#### Task description
Please output exactly the lines of the material from the first through the line containing "way the hair", and nothing more.

= = = = = = =

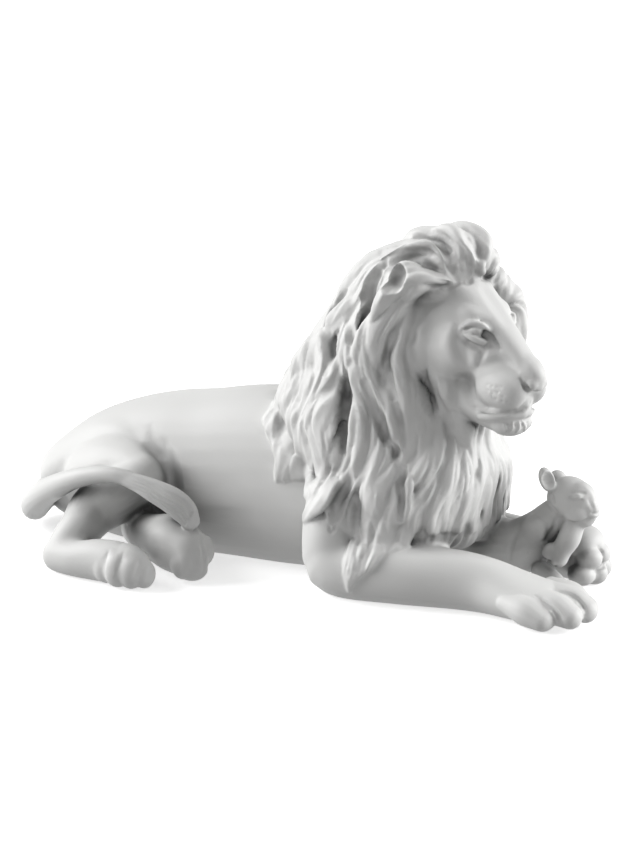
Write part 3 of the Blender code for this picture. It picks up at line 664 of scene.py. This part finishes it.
class Clouds:
    """Soft random values that fill space."""

    def __init__(self, seed, cell):
        self.cell = cell
        self.values = np.random.default_rng(seed).normal(size=(37, 41, 43))

    def at(self, points):
        turned = points @ np.array(Euler((0.5, 0.4, 0.3)).to_matrix())
        return between_cells(self.values, turned / self.cell)


class HairField:
    """The way the hair runs near the mane's surface, kept in small cells."""

    def __init__(self, points, normals, runs, cell=5.0):
        self.cell, self.low = cell, points.min(0) - 2.5 * cell
        shape = np.ceil((points.max(0) - self.low) / cell).astype(int) + 4
        count = int(shape.prod())
        i, j, k = np.round((points - self.low) / cell).astype(int).T
        where = (i * shape[1] + j) * shape[2] + k
        normal = np.stack([np.bincount(where, normals[:, axis], count) for axis in range(3)], 1)
        normal = self.spread(normal.reshape(*shape, 3), 2).reshape(-1, 3)
        used = np.nonzero((normal**2).sum(1) > 1e-6)[0]
        normal = normal[used] / np.linalg.norm(normal[used], axis=1)[:, None]
        places = np.stack(np.unravel_index(used, shape), 1) * cell + self.low
        starts = np.vstack([p[:-1] for p in runs])
        ways = np.vstack([np.diff(p, axis=0) for p in runs])
        ways /= np.linalg.norm(ways, axis=1)[:, None]
        run = np.zeros_like(places)
        for part in np.array_split(np.arange(len(places)), max(1, len(places) // 1000)):
            gap = ((places[part][:, None] - starts) ** 2).sum(2)
            run[part] = (1 / (gap + RUN_BLUR) ** 2) @ ways + OPEN_PULL * open_flow(places[part])
        turn = HAIR_WANDER * Clouds(LOCK_SEED, WANDER_CELL).at(places)[:, None]
        run -= normal * (run * normal).sum(1)[:, None]
        run /= np.maximum(np.linalg.norm(run, axis=1), 1e-12)[:, None]
        run = run * np.cos(turn) + np.cross(normal, run) * np.sin(turn)
        ways = np.zeros((count, 3))
        ways[used] = run
        ways = self.spread(ways.reshape(*shape, 3), 1)
        self.ways = ways / np.maximum(np.linalg.norm(ways, axis=3), 1e-9)[..., None]

    def spread(self, cells, times):
        for _ in range(times):
            for axis in range(3):
                cells = cells + np.roll(cells, 1, axis) + np.roll(cells, -1, axis)
        return cells

    def streaks(self, points, scales, step=3.5):
        """For each pair of cloud size and reach, clouds drawn out along the hair, on a spread of about 1."""
        clouds = [Clouds(LOCK_SEED + number, cell) for number, (cell, _) in enumerate(scales)]
        totals = [cloud.at(points) for cloud in clouds]
        for way in (1, -1):
            p = points.copy()
            for k in range(int(max(reach for _, reach in scales) / step)):
                p += way * step * between_cells(self.ways, (p - self.low) / self.cell)
                for number, (_, reach) in enumerate(scales):
                    share = (k + 1) * step / reach
                    if share < 1:
                        totals[number] += math.cos(share * math.pi / 2) * clouds[number].at(p)
        return [total / total.std() for total in totals]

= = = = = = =

#### Task output
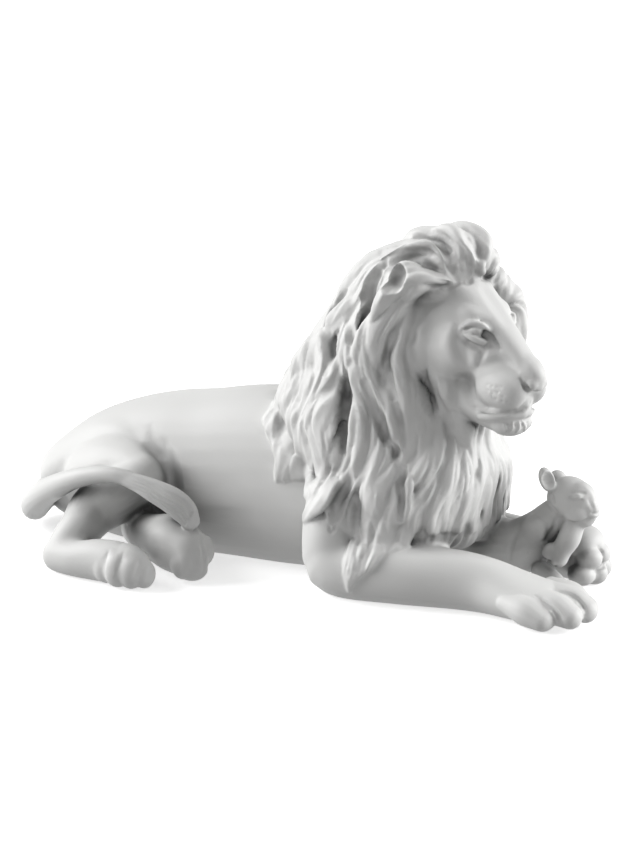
Write part 3 of the Blender code for this picture. It picks up at line 664 of scene.py. This part finishes it.
class Clouds:
    """Soft random values that fill space."""

    def __init__(self, seed, cell):
        self.cell = cell
        self.values = np.random.default_rng(seed).normal(size=(37, 41, 43))

    def at(self, points):
        turned = points @ np.array(Euler((0.5, 0.4, 0.3)).to_matrix())
        return between_cells(self.values, turned / self.cell)


class HairField:
    """The way the hair runs near the mane's surface, kept in small cells."""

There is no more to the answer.